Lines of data
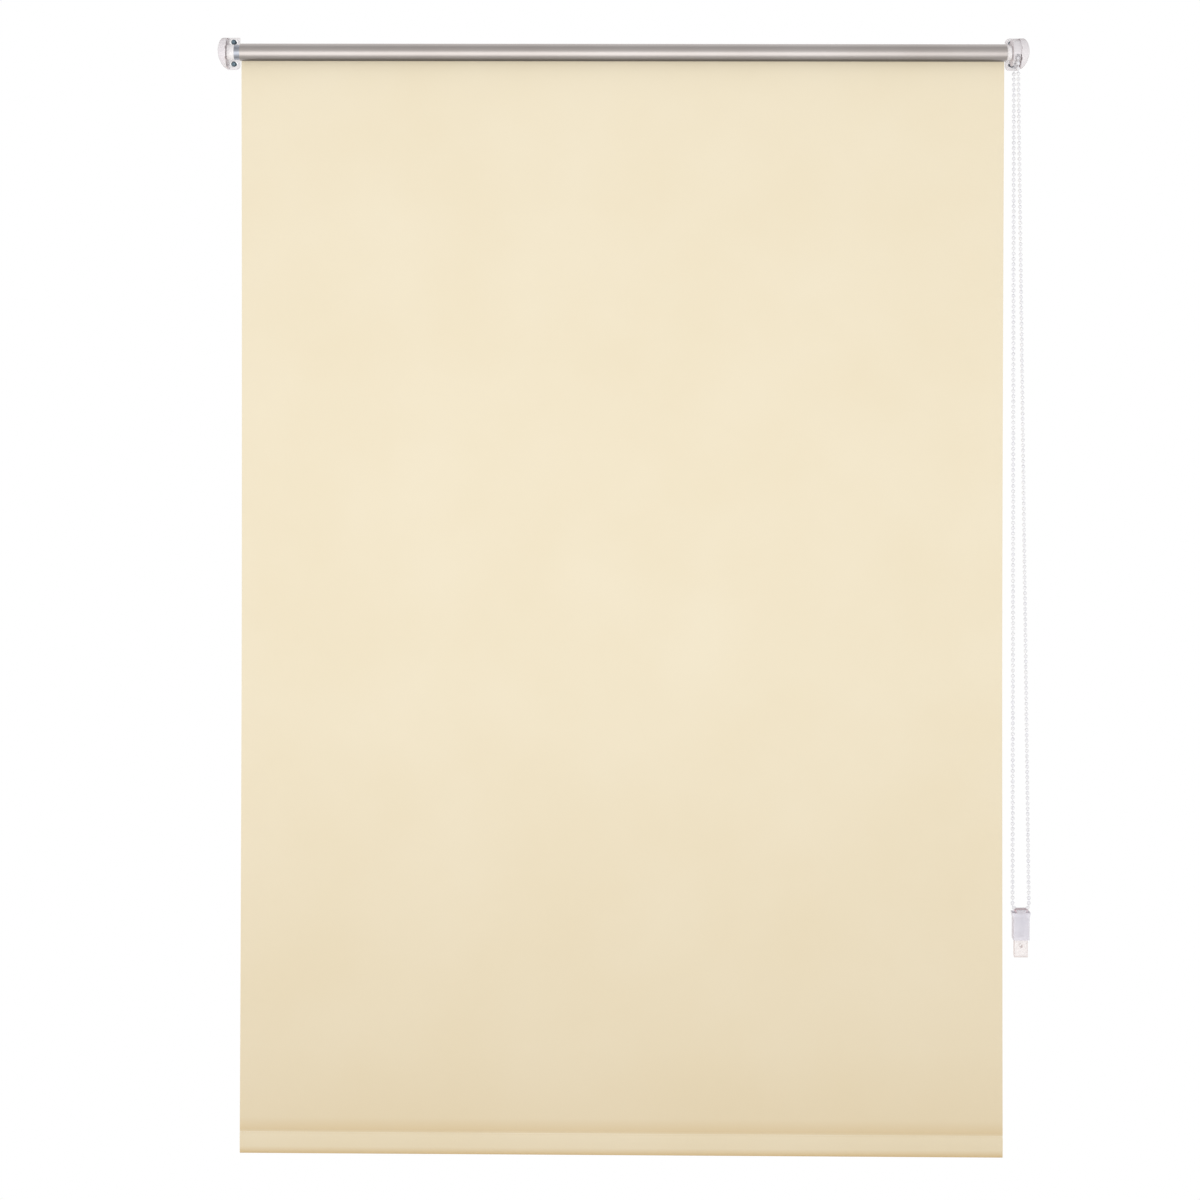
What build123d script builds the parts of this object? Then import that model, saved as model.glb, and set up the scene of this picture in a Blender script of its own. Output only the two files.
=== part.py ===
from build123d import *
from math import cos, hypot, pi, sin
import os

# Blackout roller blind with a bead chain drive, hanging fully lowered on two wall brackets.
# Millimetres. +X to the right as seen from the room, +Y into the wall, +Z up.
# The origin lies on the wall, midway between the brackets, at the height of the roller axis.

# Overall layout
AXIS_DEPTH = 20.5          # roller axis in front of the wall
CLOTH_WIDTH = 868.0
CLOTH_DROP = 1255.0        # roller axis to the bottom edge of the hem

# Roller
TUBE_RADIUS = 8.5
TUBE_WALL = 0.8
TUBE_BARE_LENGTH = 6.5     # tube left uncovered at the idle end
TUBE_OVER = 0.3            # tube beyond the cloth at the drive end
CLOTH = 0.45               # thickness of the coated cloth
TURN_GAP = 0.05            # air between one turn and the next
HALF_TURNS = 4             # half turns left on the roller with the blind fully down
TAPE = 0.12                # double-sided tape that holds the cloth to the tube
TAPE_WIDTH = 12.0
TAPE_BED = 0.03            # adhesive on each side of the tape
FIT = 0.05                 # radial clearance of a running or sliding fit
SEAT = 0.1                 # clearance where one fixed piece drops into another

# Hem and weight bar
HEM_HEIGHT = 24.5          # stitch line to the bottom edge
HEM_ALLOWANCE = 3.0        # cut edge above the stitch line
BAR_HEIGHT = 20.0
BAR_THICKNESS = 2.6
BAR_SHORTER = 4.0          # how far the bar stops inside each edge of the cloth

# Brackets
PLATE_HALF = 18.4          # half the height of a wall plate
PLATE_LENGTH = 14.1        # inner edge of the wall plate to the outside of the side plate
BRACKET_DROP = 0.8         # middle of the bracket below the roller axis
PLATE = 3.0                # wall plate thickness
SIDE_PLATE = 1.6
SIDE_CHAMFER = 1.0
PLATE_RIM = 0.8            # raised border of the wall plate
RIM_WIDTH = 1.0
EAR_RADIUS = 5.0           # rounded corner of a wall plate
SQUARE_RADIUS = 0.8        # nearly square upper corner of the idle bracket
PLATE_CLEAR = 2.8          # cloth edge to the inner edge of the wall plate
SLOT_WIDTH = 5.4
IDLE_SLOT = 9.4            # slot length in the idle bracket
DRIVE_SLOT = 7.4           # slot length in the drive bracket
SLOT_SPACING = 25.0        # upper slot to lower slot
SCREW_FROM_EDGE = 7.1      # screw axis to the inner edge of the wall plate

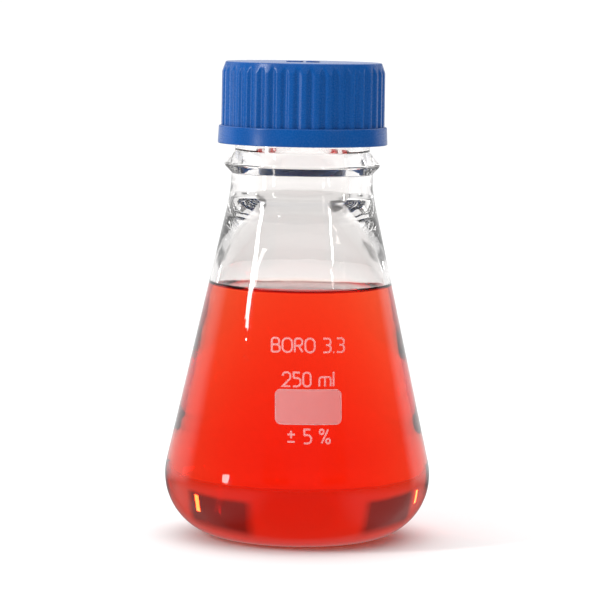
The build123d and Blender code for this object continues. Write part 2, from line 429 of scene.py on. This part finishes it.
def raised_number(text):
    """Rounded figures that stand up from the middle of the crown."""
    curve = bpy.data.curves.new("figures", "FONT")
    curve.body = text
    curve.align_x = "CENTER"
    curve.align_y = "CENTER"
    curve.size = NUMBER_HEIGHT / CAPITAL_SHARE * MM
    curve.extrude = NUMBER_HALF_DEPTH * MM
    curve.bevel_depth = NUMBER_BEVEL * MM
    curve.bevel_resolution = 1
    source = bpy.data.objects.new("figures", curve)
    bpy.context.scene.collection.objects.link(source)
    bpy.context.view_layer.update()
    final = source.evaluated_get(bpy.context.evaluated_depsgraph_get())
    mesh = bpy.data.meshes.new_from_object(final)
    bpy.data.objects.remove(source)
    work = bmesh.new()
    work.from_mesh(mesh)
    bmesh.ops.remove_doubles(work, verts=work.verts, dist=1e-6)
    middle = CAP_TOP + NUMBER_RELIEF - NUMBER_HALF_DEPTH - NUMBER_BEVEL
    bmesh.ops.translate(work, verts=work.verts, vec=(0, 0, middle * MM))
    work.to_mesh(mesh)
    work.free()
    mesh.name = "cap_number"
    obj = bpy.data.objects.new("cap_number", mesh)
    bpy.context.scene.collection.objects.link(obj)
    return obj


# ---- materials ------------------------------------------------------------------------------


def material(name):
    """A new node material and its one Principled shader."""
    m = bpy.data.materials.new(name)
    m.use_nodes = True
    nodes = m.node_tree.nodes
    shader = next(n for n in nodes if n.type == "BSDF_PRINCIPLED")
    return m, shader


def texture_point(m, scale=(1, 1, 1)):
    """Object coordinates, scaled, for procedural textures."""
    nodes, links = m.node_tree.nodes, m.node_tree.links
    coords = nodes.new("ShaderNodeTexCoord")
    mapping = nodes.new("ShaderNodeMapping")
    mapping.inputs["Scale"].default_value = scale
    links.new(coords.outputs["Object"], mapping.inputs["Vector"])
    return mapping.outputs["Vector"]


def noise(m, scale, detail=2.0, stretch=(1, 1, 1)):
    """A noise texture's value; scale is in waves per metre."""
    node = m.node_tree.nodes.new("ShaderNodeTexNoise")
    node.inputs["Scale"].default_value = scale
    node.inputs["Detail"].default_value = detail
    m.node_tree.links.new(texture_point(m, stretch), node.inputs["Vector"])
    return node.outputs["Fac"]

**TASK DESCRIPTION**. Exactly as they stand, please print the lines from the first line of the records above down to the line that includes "CLOTH_DROP = 1255.0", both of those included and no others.

**THE REPLY**.
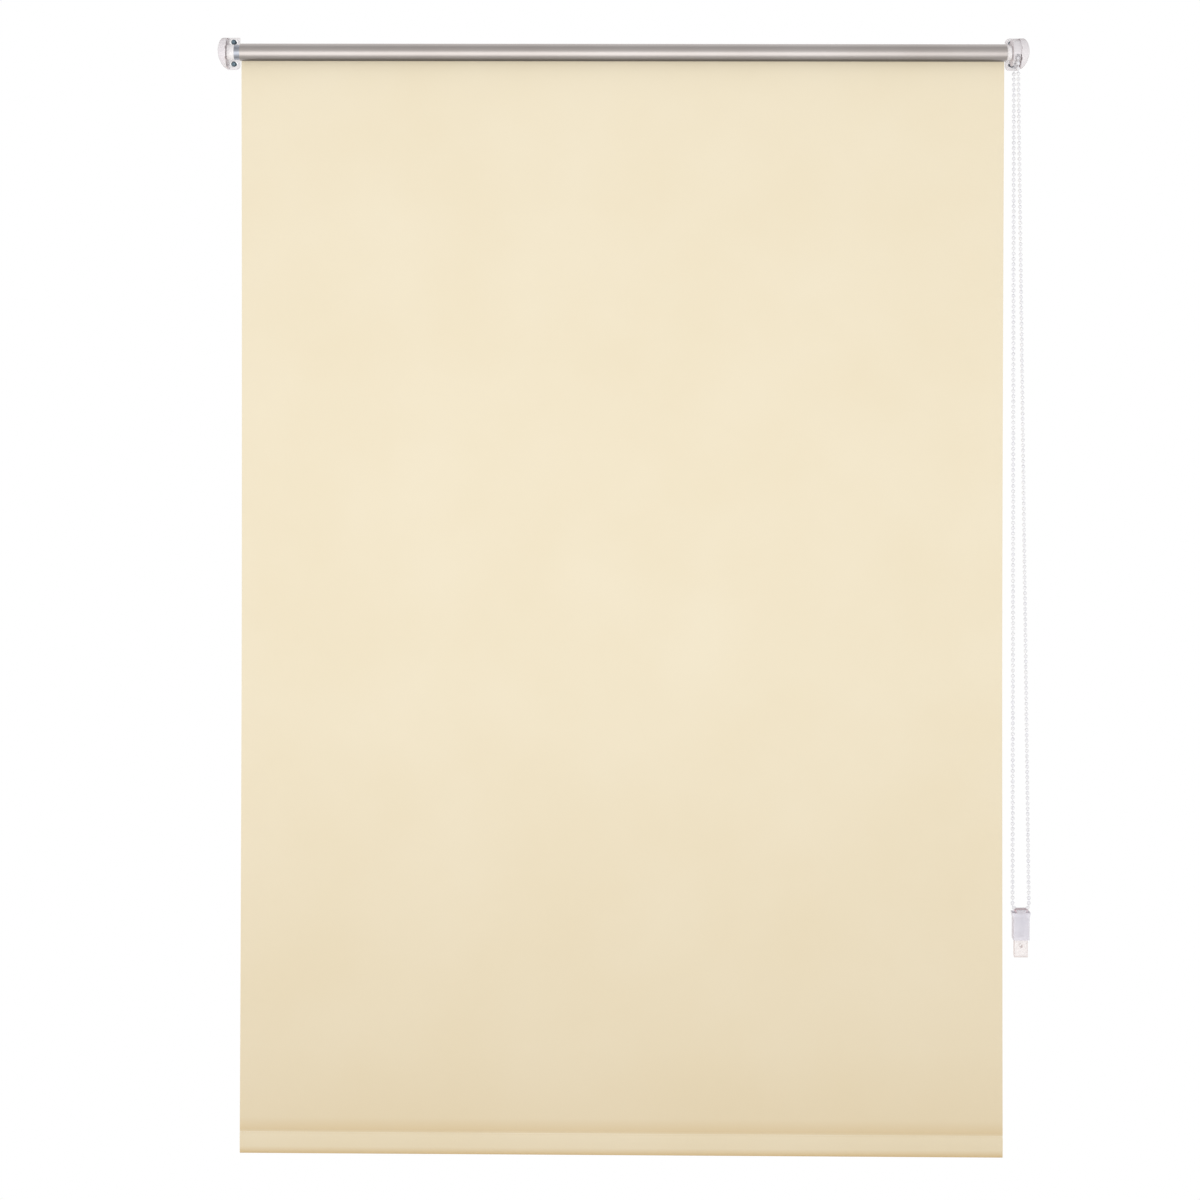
What build123d script builds the parts of this object? Then import that model, saved as model.glb, and set up the scene of this picture in a Blender script of its own. Output only the two files.
=== part.py ===
from build123d import *
from math import cos, hypot, pi, sin
import os

# Blackout roller blind with a bead chain drive, hanging fully lowered on two wall brackets.
# Millimetres. +X to the right as seen from the room, +Y into the wall, +Z up.
# The origin lies on the wall, midway between the brackets, at the height of the roller axis.

# Overall layout
AXIS_DEPTH = 20.5          # roller axis in front of the wall
CLOTH_WIDTH = 868.0
CLOTH_DROP = 1255.0        # roller axis to the bottom edge of the hem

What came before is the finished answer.